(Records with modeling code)
= = = =

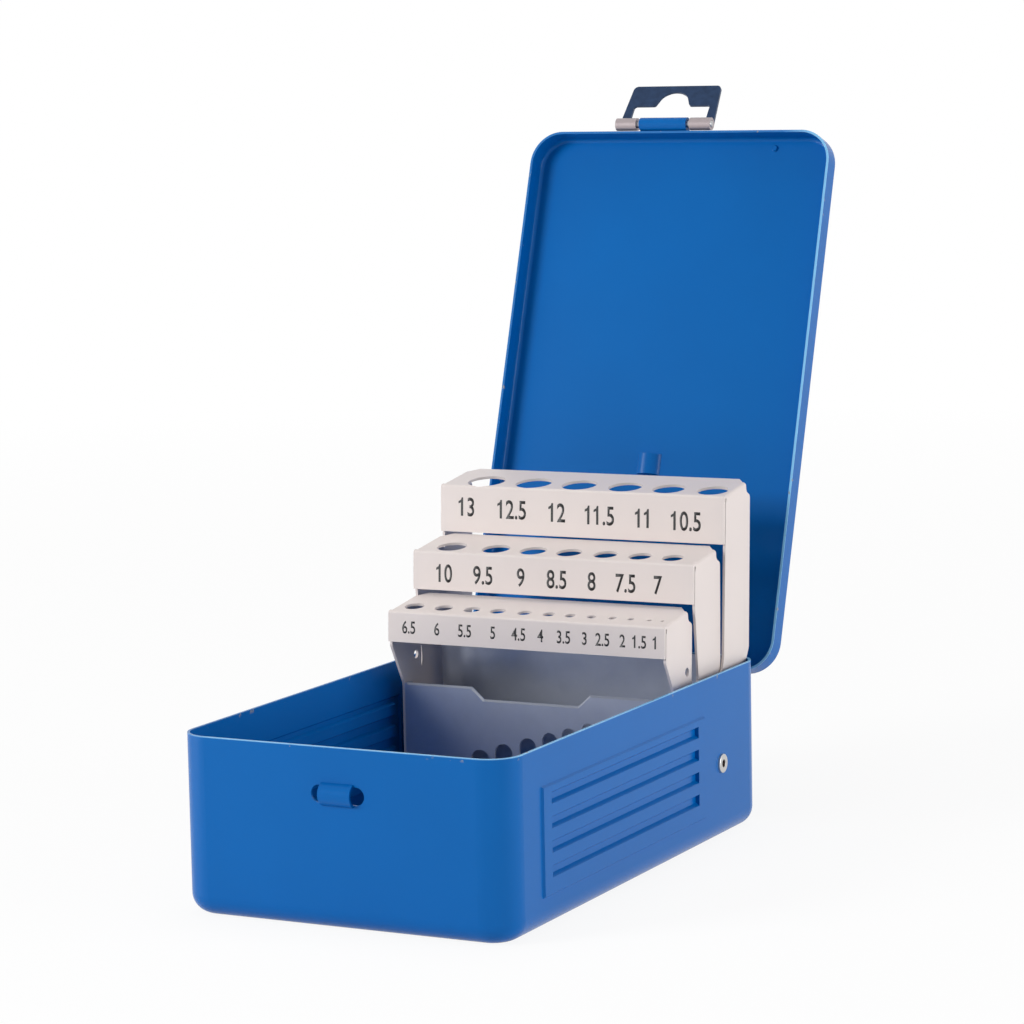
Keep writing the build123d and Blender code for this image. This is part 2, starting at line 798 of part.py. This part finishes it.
            # Windows with round tops, one for each drill
            with BuildSketch(face_plane):
                for drill, share in row.items():
                    x = share * half * arch_squeeze + arch_shift
                    foot_z = front_tip_middle + front_tip_climb * x / inner_half + tier_sheet
                    width = min(drill + arch_clearance, 2 * arch_height)
                    tall = min(arch_height, front_tip_top - foot_z - tier_sheet)
                    with Locations((x, foot_z + tall - width / 2)):
                        Circle(width / 2)
                    with Locations((x, foot_z)):
                        Rectangle(width, tall - width / 2, align=(Align.CENTER, Align.MIN))
            extrude(amount=-tier_sheet, mode=Mode.SUBTRACT)
            for side, foot in ((-1, left_foot), (1, right_foot)):
                with BuildSketch(pivot_side.offset(side * inner_half)):
                    with BuildLine():
                        closed_line(
                            [
                                (front_tip_face, foot, 0),
                                (front_tip_back, foot, 0),
                                (
                                    front_tip_back,
                                    min(foot + front_tab_rise, front_tip_top - front_tab_drop),
                                    tab_corner,
                                ),
                                (front_tip_face + tip_rivet_inset, front_tip_top, tab_corner),
                                (front_tip_face, front_tip_top, 0),
                            ]
                        )
                    make_face()
                extrude(amount=-side * tier_sheet)
        else:
            with BuildSketch(pivot_side):
                with BuildLine():
                    closed_line(tip_plate_profile(front, back))
                make_face()
            extrude(amount=inner_half, both=True)
            if name == "middle":
                # Upright sheet behind the drill tips, which clears the ends of the pivots
                wall_half = rivet_inside - middle_wall_gap
                with BuildSketch(pivot_side):
                    with Locations((back, tip_floor)):
                        Rectangle(
                            tier_sheet, middle_tip_wall - tip_floor, align=(Align.MAX, Align.MIN)
                        )
                extrude(amount=wall_half, both=True)
            with BuildSketch(Plane.XY.offset(pivot_height + tip_floor - tier_sheet)):
                for drill, share in row.items():
                    with Locations((share * half, pivot_y + (front + back) / 2)):
                        Circle(min(drill * tip_hole_share, tip_hole_limit) / 2)
            extrude(amount=3 * tier_sheet, mode=Mode.SUBTRACT)
            for side in (-1, 1):
                with BuildSketch(pivot_side.offset(side * inner_half)):
                    with BuildLine():
                        closed_line(
                            [
                                (front, tip_floor + tier_sheet, 0),
                                (back, tip_floor + tier_sheet, 0),
                                (back, tip_floor + tab_height, tab_corner),
                                (front, tip_floor + tab_height, tab_corner),
                            ]
                        )
                    make_face()
                extrude(amount=-side * tier_sheet)
        with BuildSketch(pivot_side.offset(-half)):
            with Locations(*rivet_places):
                Circle(tip_rivet_radius)
        extrude(amount=2 * half, mode=Mode.SUBTRACT)
    tip_plate.part.label = f"{name}_tip_plate"
    export_step(tip_plate.part, f"parts/{name}_tip_plate.step")

    with BuildPart() as tip_rivets:
        for side in (-1, 1):
            for place in rivet_places:
                with BuildSketch(pivot_side.offset(side * half)):
                    with Locations(place):
                        Circle(tip_rivet_radius)
                extrude(amount=-side * 2 * tier_sheet)
                with BuildSketch(pivot_side.offset(side * (inner_half - tier_sheet))):
                    with Locations(place):
                        Circle(tip_rivet_head)
                extrude(amount=-side * tip_rivet_head_height, taper=pressed_taper)
    tip_rivets.part.label = f"{name}_tip_rivets"
    export_step(tip_rivets.part, f"parts/{name}_tip_rivets.step")
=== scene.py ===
import json
import math

import bmesh
import bpy
from mathutils import Matrix, Vector


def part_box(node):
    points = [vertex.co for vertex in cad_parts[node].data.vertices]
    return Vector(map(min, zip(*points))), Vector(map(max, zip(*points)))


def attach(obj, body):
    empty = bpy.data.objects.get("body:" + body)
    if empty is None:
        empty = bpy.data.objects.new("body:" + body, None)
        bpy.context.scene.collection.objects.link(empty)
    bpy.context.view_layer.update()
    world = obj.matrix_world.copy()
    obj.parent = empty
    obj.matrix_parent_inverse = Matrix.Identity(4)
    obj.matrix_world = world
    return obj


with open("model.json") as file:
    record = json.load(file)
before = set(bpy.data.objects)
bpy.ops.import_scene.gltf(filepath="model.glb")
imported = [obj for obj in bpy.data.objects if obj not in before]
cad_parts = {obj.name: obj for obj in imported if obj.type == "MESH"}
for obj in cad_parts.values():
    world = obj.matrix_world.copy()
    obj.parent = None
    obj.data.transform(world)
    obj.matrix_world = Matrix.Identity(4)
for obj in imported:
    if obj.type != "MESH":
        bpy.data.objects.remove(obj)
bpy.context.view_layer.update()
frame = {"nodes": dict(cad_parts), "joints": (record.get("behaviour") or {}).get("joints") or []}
nodes = frame["nodes"]

# ---- Viewpoint -------------------------------------------------------------------------
# The case stands on a bench and is seen from its front right corner, a little above the
# rim, through a long lens. The angles and the distance are those of the photograph.
YAW, PITCH, ROLL = math.radians(26.99), math.radians(7.42), math.radians(-1.136)
DISTANCE = 1.14645
LOOK_RIGHT, LOOK_UP = 0.0085, 0.11557
SENSOR_WIDTH = 36
LENS_PER_FRAME = 3500 / 1024

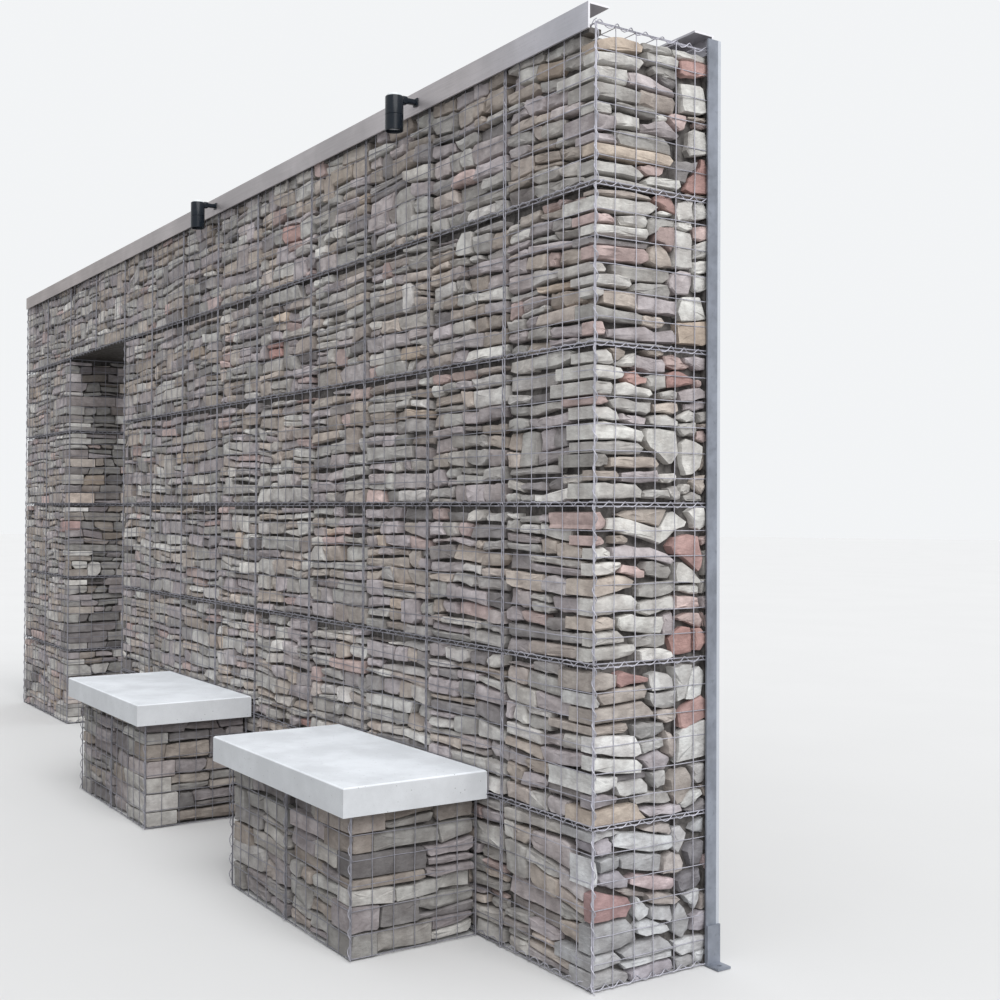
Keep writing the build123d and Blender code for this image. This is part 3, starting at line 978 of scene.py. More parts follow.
        # Thick stones may be split in two, and very thick ones have blunter corners
        thick = sum(highs) / 2 - sum(lows) / 2
        large = corner is None and thick > self.row * 0.94 and right - left > 0.09
        if large and rng.random() < self.SPLIT:
            cut = np.clip(rng.uniform(0.38, 0.62) + rng.normal(0, 0.10, 2), 0.25, 0.75)
            half = 0.0022 / thick
            for shares in (((0.0, 0.0), cut - half), (cut + half, (1.0, 1.0))):
                deeper = face + rng.uniform(0, 0.007)
                colour = self.pick(run, left, right, lows, highs)
                self.stone(run.leg.place, shape(*shares), colour, reach, deeper, run.plain)
            return
        colour = self.pick(run, left, right, lows, highs)
        chip = 1.0 if thick < self.row * 1.22 else 1.8
        whole = shape((0.0, 0.0), (1.0, 1.0))
        self.stone(run.leg.place, whole, colour, reach, face, run.plain, flush, chip)

    def pick(self, run, left, right, lows, highs):
        """The colour of a stone: that of its place, or any."""
        leg = run.leg
        for s, height, name in leg.marked:
            if left < s < right and sum(lows) / 2 < height < sum(highs) / 2:
                return self.colour(name, leg.tone)
        return self.colour(tone=leg.tone * (1 - leg.fade * (left + right) / 2 / leg.length))

    def strip(self, legs, low, high, plain=False, inset=(0.007, 0.007), corner=None, crown=0.010):
        """Rows of stones on legs that meet at outer corners, between the heights low and high.

        corner gives the levels and the depths of the stones of the next face at the end of the last leg."""
        rng = self.rng
        count = max(3, int(round((high - low) / self.row + rng.uniform(-0.9, 0.9))))
        levels, depths = corner if corner else (None, None)
        if corner:
            count = len(depths)
        rows = Rows(rng, low, high, count, sum(leg.length for leg in legs), levels)
        starts = np.concatenate([[0], np.cumsum([leg.length for leg in legs])])
        runs = [Run(leg, start, rows, count, plain, crown) for leg, start in zip(legs, starts)]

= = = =

* STATED EXERCISE:
Can you reproduce all the material exactly?

* OUTPUT OF THE EXERCISE:
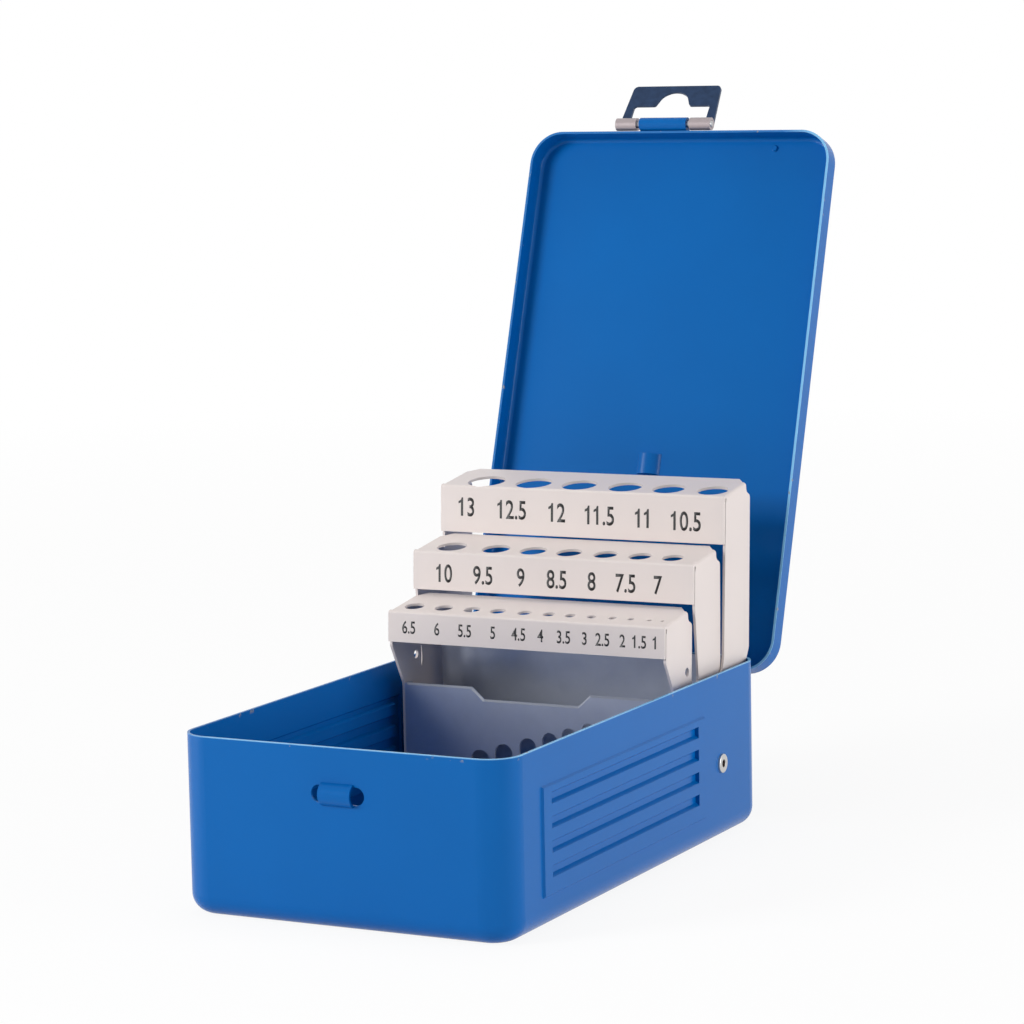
Keep writing the build123d and Blender code for this image. This is part 2, starting at line 798 of part.py. This part finishes it.
            # Windows with round tops, one for each drill
            with BuildSketch(face_plane):
                for drill, share in row.items():
                    x = share * half * arch_squeeze + arch_shift
                    foot_z = front_tip_middle + front_tip_climb * x / inner_half + tier_sheet
                    width = min(drill + arch_clearance, 2 * arch_height)
                    tall = min(arch_height, front_tip_top - foot_z - tier_sheet)
                    with Locations((x, foot_z + tall - width / 2)):
                        Circle(width / 2)
                    with Locations((x, foot_z)):
                        Rectangle(width, tall - width / 2, align=(Align.CENTER, Align.MIN))
            extrude(amount=-tier_sheet, mode=Mode.SUBTRACT)
            for side, foot in ((-1, left_foot), (1, right_foot)):
                with BuildSketch(pivot_side.offset(side * inner_half)):
                    with BuildLine():
                        closed_line(
                            [
                                (front_tip_face, foot, 0),
                                (front_tip_back, foot, 0),
                                (
                                    front_tip_back,
                                    min(foot + front_tab_rise, front_tip_top - front_tab_drop),
                                    tab_corner,
                                ),
                                (front_tip_face + tip_rivet_inset, front_tip_top, tab_corner),
                                (front_tip_face, front_tip_top, 0),
                            ]
                        )
                    make_face()
                extrude(amount=-side * tier_sheet)
        else:
            with BuildSketch(pivot_side):
                with BuildLine():
                    closed_line(tip_plate_profile(front, back))
                make_face()
            extrude(amount=inner_half, both=True)
            if name == "middle":
                # Upright sheet behind the drill tips, which clears the ends of the pivots
                wall_half = rivet_inside - middle_wall_gap
                with BuildSketch(pivot_side):
                    with Locations((back, tip_floor)):
                        Rectangle(
                            tier_sheet, middle_tip_wall - tip_floor, align=(Align.MAX, Align.MIN)
                        )
                extrude(amount=wall_half, both=True)
            with BuildSketch(Plane.XY.offset(pivot_height + tip_floor - tier_sheet)):
                for drill, share in row.items():
                    with Locations((share * half, pivot_y + (front + back) / 2)):
                        Circle(min(drill * tip_hole_share, tip_hole_limit) / 2)
            extrude(amount=3 * tier_sheet, mode=Mode.SUBTRACT)
            for side in (-1, 1):
                with BuildSketch(pivot_side.offset(side * inner_half)):
                    with BuildLine():
                        closed_line(
                            [
                                (front, tip_floor + tier_sheet, 0),
                                (back, tip_floor + tier_sheet, 0),
                                (back, tip_floor + tab_height, tab_corner),
                                (front, tip_floor + tab_height, tab_corner),
                            ]
                        )
                    make_face()
                extrude(amount=-side * tier_sheet)
        with BuildSketch(pivot_side.offset(-half)):
            with Locations(*rivet_places):
                Circle(tip_rivet_radius)
        extrude(amount=2 * half, mode=Mode.SUBTRACT)
    tip_plate.part.label = f"{name}_tip_plate"
    export_step(tip_plate.part, f"parts/{name}_tip_plate.step")

    with BuildPart() as tip_rivets:
        for side in (-1, 1):
            for place in rivet_places:
                with BuildSketch(pivot_side.offset(side * half)):
                    with Locations(place):
                        Circle(tip_rivet_radius)
                extrude(amount=-side * 2 * tier_sheet)
                with BuildSketch(pivot_side.offset(side * (inner_half - tier_sheet))):
                    with Locations(place):
                        Circle(tip_rivet_head)
                extrude(amount=-side * tip_rivet_head_height, taper=pressed_taper)
    tip_rivets.part.label = f"{name}_tip_rivets"
    export_step(tip_rivets.part, f"parts/{name}_tip_rivets.step")
=== scene.py ===
import json
import math

import bmesh
import bpy
from mathutils import Matrix, Vector


def part_box(node):
    points = [vertex.co for vertex in cad_parts[node].data.vertices]
    return Vector(map(min, zip(*points))), Vector(map(max, zip(*points)))


def attach(obj, body):
    empty = bpy.data.objects.get("body:" + body)
    if empty is None:
        empty = bpy.data.objects.new("body:" + body, None)
        bpy.context.scene.collection.objects.link(empty)
    bpy.context.view_layer.update()
    world = obj.matrix_world.copy()
    obj.parent = empty
    obj.matrix_parent_inverse = Matrix.Identity(4)
    obj.matrix_world = world
    return obj


with open("model.json") as file:
    record = json.load(file)
before = set(bpy.data.objects)
bpy.ops.import_scene.gltf(filepath="model.glb")
imported = [obj for obj in bpy.data.objects if obj not in before]
cad_parts = {obj.name: obj for obj in imported if obj.type == "MESH"}
for obj in cad_parts.values():
    world = obj.matrix_world.copy()
    obj.parent = None
    obj.data.transform(world)
    obj.matrix_world = Matrix.Identity(4)
for obj in imported:
    if obj.type != "MESH":
        bpy.data.objects.remove(obj)
bpy.context.view_layer.update()
frame = {"nodes": dict(cad_parts), "joints": (record.get("behaviour") or {}).get("joints") or []}
nodes = frame["nodes"]

# ---- Viewpoint -------------------------------------------------------------------------
# The case stands on a bench and is seen from its front right corner, a little above the
# rim, through a long lens. The angles and the distance are those of the photograph.
YAW, PITCH, ROLL = math.radians(26.99), math.radians(7.42), math.radians(-1.136)
DISTANCE = 1.14645
LOOK_RIGHT, LOOK_UP = 0.0085, 0.11557
SENSOR_WIDTH = 36
LENS_PER_FRAME = 3500 / 1024

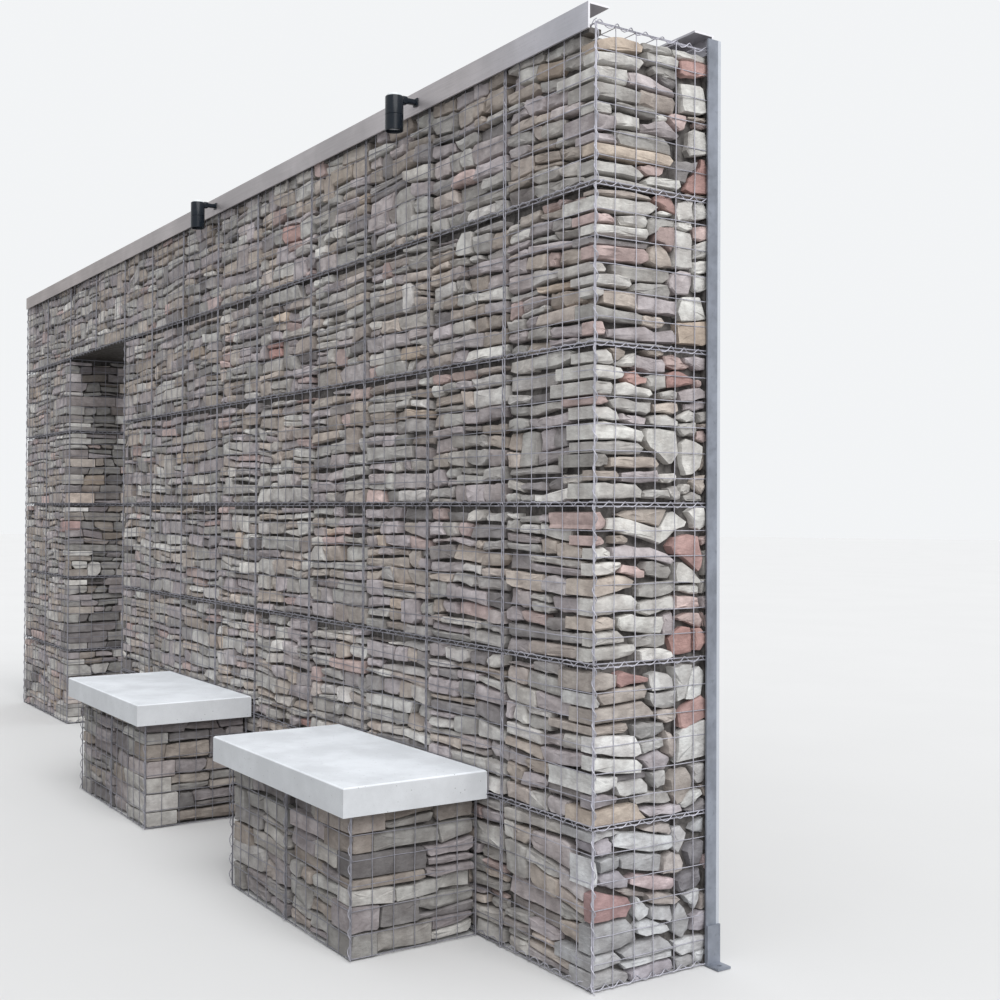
Keep writing the build123d and Blender code for this image. This is part 3, starting at line 978 of scene.py. More parts follow.
        # Thick stones may be split in two, and very thick ones have blunter corners
        thick = sum(highs) / 2 - sum(lows) / 2
        large = corner is None and thick > self.row * 0.94 and right - left > 0.09
        if large and rng.random() < self.SPLIT:
            cut = np.clip(rng.uniform(0.38, 0.62) + rng.normal(0, 0.10, 2), 0.25, 0.75)
            half = 0.0022 / thick
            for shares in (((0.0, 0.0), cut - half), (cut + half, (1.0, 1.0))):
                deeper = face + rng.uniform(0, 0.007)
                colour = self.pick(run, left, right, lows, highs)
                self.stone(run.leg.place, shape(*shares), colour, reach, deeper, run.plain)
            return
        colour = self.pick(run, left, right, lows, highs)
        chip = 1.0 if thick < self.row * 1.22 else 1.8
        whole = shape((0.0, 0.0), (1.0, 1.0))
        self.stone(run.leg.place, whole, colour, reach, face, run.plain, flush, chip)

    def pick(self, run, left, right, lows, highs):
        """The colour of a stone: that of its place, or any."""
        leg = run.leg
        for s, height, name in leg.marked:
            if left < s < right and sum(lows) / 2 < height < sum(highs) / 2:
                return self.colour(name, leg.tone)
        return self.colour(tone=leg.tone * (1 - leg.fade * (left + right) / 2 / leg.length))

    def strip(self, legs, low, high, plain=False, inset=(0.007, 0.007), corner=None, crown=0.010):
        """Rows of stones on legs that meet at outer corners, between the heights low and high.

        corner gives the levels and the depths of the stones of the next face at the end of the last leg."""
        rng = self.rng
        count = max(3, int(round((high - low) / self.row + rng.uniform(-0.9, 0.9))))
        levels, depths = corner if corner else (None, None)
        if corner:
            count = len(depths)
        rows = Rows(rng, low, high, count, sum(leg.length for leg in legs), levels)
        starts = np.concatenate([[0], np.cumsum([leg.length for leg in legs])])
        runs = [Run(leg, start, rows, count, plain, crown) for leg, start in zip(legs, starts)]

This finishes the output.